Mitchel's story inspired Christopher Koch's novel Out of Ireland (1999), a recent treatment of the convict era. For Tasmanian-born Koch, 'the convict past is like a wound', and one which remains central to the consciousness of the place. More opportunistic use of that period was made in the short fiction of 'Price Warung'. It was treated more complexly by William Gosse Hay and in the series of novels, dealing particularly with the Arthur administration, which Roy Bridges produced in the first half of last century. The evident fecundity of this colonial time for fiction led Robert Drewe, in The savage crows (1976), to write of the efforts to save the surviving Aborigines by their 'Protector', GA Robinson.

More recent appropriations of the colonial past of Tasmania include Richard Flanagan's Gould's book of fish (2001) and novels by two English authors, English passengers (2000) by Matthew Kneale, which treats of the end of the Aborigines and the coincident search for an earthly paradise in Tasmania, and Andrew Motion's Wainewright the poisoner (2000). Wainewright, convict and artist, also featured in Hal Porter's novel The tilted cross (1961). At the end of the twentieth century, Tasmania was receiving more fictional attention than ever before. Both Heather Rose's White heart (1999) and Julia Leigh's The hunter (1999) imagined the possible rediscovery of the Tasmanian tiger. It was as if the most vital material that Tasmania offers is extinct, or at least of the past: Aborigines, convicts and gaolers, the thylacine.

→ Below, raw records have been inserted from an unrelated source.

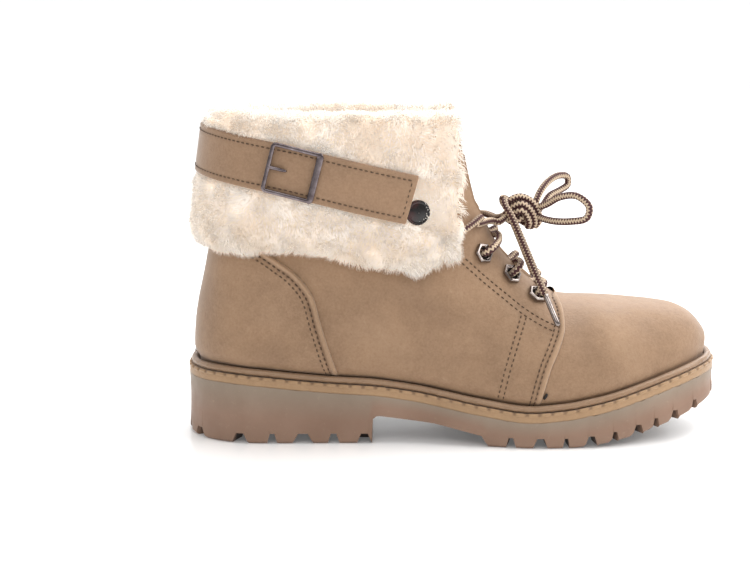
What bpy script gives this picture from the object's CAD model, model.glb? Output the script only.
# The looks of a right ankle boot with a fur cuff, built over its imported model.
# Sizes are millimetres: x from the heel to the toe, y to the wearer's left, z up from the floor.

import math

import bpy
import numpy as np
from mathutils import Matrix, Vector


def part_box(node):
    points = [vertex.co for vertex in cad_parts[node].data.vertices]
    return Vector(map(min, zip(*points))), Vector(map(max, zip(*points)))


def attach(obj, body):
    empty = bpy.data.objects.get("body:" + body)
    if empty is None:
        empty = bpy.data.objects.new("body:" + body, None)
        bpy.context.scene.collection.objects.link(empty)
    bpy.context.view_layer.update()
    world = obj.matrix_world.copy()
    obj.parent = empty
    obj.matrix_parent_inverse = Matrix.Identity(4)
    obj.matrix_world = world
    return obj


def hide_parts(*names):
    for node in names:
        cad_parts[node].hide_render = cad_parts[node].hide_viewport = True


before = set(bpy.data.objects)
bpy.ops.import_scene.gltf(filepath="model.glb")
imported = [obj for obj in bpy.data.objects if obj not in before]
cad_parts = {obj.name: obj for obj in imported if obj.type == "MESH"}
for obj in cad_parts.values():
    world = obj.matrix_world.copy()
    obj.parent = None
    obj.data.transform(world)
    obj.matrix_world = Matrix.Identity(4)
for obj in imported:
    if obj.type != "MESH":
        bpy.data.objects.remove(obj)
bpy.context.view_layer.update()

# Named sizes, the same as the part's own
SOLE_LENGTH = 272.0
HEEL_WIDTH = 80.0
WAIST_WIDTH = 76.0
BALL_WIDTH = 101.0
TOE_WIDTH = 94.0
SOLE_SHIFT = 6.0
HEEL_ROUND = 41.0
TOE_ROUND = 76.0
HEEL_LENGTH = 94.0
FORE_START = 152.0
FORE_FLAT_END = 190.0
HEEL_SEAT = 35.2
FORE_SEAT = 17.5
TOE_SEAT = 37.2
TOE_LIFT = 19.0
ARCH_HEIGHT = 14.0
ARCH_END = 5.2
LUG_DEPTH = 4.8
TREAD_INSET = 13.0
WELT_HEIGHT = 4.6
BEAD_DIAMETER = 3.4
BEAD_INSET = 1.0
GAP = 0.3
WALL = 2.0
RIM_HEIGHT = 157.0
UPPER_TUCK = 3.7
TUCK_RISE = 12.0
BACK_ROUND = 36.0
ARCH_DEPTH = 70.0
QUARTER_STEP = 1.1
COUNTER_STEP = 2.2
THROAT_LOW_WIDTH = 19.0
THROAT_TOP_WIDTH = 46.0
TONGUE_THICKNESS = 3.0
TONGUE_DROP = 8.2
TONGUE_HALF = 29.0
CUFF_FRONT = 128.5
CUFF_THICKNESS = 11.5
CUFF_TOP = 163.5
CUFF_HEM = 103.0
CUFF_DIP = 12.5
CUFF_CHANNEL = 10.4
STRAP_WIDTH = 23.5
STRAP_THICKNESS = 3.0
STRAP_BACK_HEIGHT = 147.0
STRAP_DROP = 23.0
STRAP_END = 111.5
STRAP_CLEARANCE = 1.0
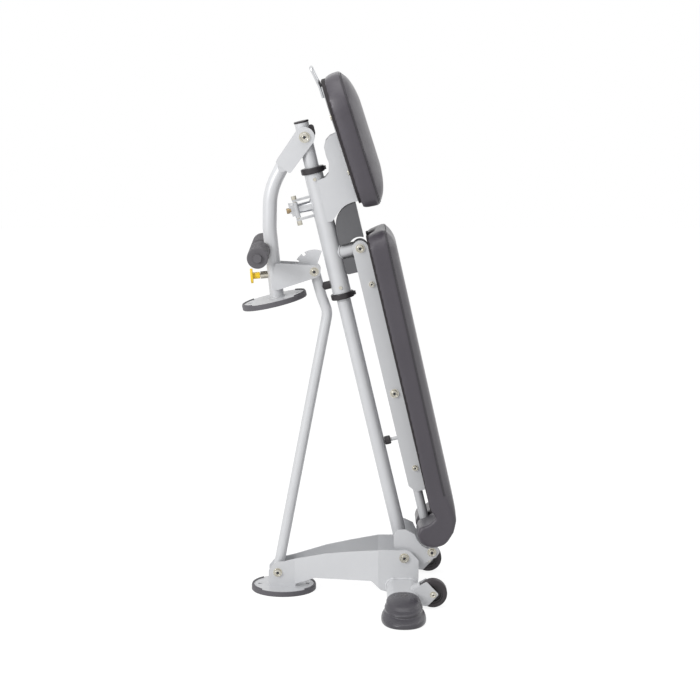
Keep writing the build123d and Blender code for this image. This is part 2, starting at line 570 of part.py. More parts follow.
build_base()
build_spine()
build_prop()
build_back()
build_carriage()
build_link()
build_leg()
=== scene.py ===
"""Folding weight bench, stood up for storage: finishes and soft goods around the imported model."""

import json
import logging
import math
from collections.abc import Iterable, Sequence
from dataclasses import dataclass, field
from enum import Enum

import bmesh
import bpy
import numpy as np
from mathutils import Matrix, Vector
from mathutils.bvhtree import BVHTree

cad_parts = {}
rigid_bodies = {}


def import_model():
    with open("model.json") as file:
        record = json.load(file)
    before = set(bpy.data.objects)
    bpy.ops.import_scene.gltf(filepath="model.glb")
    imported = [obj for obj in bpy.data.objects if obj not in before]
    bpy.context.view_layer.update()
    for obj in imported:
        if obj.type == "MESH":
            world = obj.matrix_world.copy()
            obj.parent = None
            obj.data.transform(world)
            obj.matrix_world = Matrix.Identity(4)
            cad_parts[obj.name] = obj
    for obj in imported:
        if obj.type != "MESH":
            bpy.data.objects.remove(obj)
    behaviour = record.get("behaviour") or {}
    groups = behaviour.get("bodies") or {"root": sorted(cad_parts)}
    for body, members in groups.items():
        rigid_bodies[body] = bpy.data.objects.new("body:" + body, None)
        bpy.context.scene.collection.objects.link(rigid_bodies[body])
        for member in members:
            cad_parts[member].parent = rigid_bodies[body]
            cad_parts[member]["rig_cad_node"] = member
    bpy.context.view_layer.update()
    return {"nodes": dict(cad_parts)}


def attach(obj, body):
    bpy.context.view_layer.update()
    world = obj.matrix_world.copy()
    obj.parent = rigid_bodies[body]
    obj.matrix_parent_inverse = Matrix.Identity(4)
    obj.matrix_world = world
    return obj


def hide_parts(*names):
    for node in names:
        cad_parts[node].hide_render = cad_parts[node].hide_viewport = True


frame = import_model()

MM = 0.001
MIDDLE_X = 0.00279  # from the measured outline to the middle of the object
CROSS_TUBE_X = 0.141 - MIDDLE_X
PANEL_POINTS = 240  # along the flat front of the back pad
ROLL_POINTS = 80  # along each arc of its roll
CLOTH_FRAMES = 20
LOG = logging.getLogger("bench")
Colour = tuple[int, int, int]
Point = tuple[float, float, float]
Skin = tuple[np.ndarray, list[tuple[int, ...]]]
Probe = tuple[float, float, float, float, float]


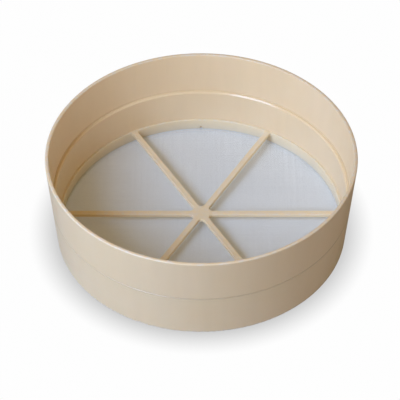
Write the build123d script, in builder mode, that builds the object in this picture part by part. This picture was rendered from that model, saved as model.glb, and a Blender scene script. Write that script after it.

In the century between Clarke's novel and Drewe's, the history of the Tasmanian novel is modest. 'Tasma', Jessie Couvreur, was born in Hobart in 1848, but little of her fiction is set in Tasmania. Louise Mack and Isabel Dick enjoyed long careers, as did Marie Bjelke Petersen. Bridges apart, the beginnings of a revival date from Koch's debut and Porter's sojourns in Hobart. These hardly prepared for the recent quickening of interest in Tasmania as fictional subject (if not always for the native-born). This did not mean much interest in contemporary life, or in politics. Exceptions to the latter are Amanda Lohrey's first novel, The morality of gentlemen (1984), which was concerned with a 1950s waterfront dispute, and Dennis Altman's Comfort of men (1993), which analysed the treatment of homosexuality before legal reforms in Tasmania. Modern Hobart is the backdrop for David Owen's crime fiction series featuring the detective nicknamed Pufferfish.

Tasmania at large has inspired such children's authors as Beth Roberts, whose lost child story Manganinnie (1979) was later filmed. Most celebrated is Nan Chauncy, author of such works as They found a cave (1948), which became one of the world's first colour films for children. Since Mitchel's time, expository prose has been one of the hallmarks of Tasmanian literature. While working as a pastor in Launceston, the anti-transportationist John West wrote The history of Tasmania (1852). In our time Henry Reynolds' contact histories have included The other side of the frontier (1982). Among notable autobiographies are Graham McInnes' The road to Gundagai (1965) and Porter's The paper chase (1966), which recalls how his arrival on an icy night in 1946 made him feel like 'an Ishmael in the London of Dickens'.

Poetry has had a more vigorous, less sporadic life in Tasmania than fiction. Louisa Anne Meredith, who arrived in 1840, wrote three volumes of verse. Leakey was also a poet, publishing Lyra Australis (1854). Prominent at the turn of the century were Hubert Church and James Hebblethwaite. Vivian Smith's first book of verse, The other meaning (1956), announced the start of a long career. Before then, Gwen Harwood (acclaimed by Clive James as the greatest Australian poet) moved to Hobart, as – in 1960 – did James McAuley. Their influence on the next generation of poets, and on the wider cultural life of Tasmania, was of signal importance. Other poets to settle in the island include Margaret Scott, Andrew Sant, Stephen Edgar, Anthony Lawrence and Sarah Day. Each has established a durable career. All of those mentioned here have found constant refreshment from the light and the terrain of Tasmania. A number of the authors discussed taught or studied at the University of Tasmania. It was there that the leading academic journal in its field, Australian Literary Studies, was founded in 1963. It moved to the University of Queensland with Laurie Hergenhan in 1975. The University has also given support to the long-running magazine Island (latest of its names).

Literary visitors have commented memorably on Tasmania. Martin Boyd briefly went to school in Hobart; Port Arthur he reckoned to be 'Australia's Glastonbury'. In Following the equator (1895), Mark Twain remarked 'how beautiful is the whole region', but added that 'in this paradise … yellow-liveried convicts were landed … and the wanton slaughter of the kangaroo-chasing black innocents consummated'. He would not be alone in descrying a dichotomous Tasmania, 'a sort of bringing of heaven and hell together'. The phrase has taken potent forms: prison and paradise is another set of extremes that the literature of Tasmania has sometimes courted. Yet this has not been a parochial literature. Clarke's was the only Australian novel to become a Classics Illustrated comic, but it is a cosmopolitan classic. Tasmanian poets and novelists have taken the riches of what is local in history and place immeasurably to increase the store and the standing of the national literature.

Further reading: P Pierce (ed), The Oxford literary guide to Australia, Melbourne, 1987; V Smith & M Scott (eds), Effects of light, Hobart, 1985; M Giordano & D Norman, Tasmanian literary landmarks, Hobart, 1984.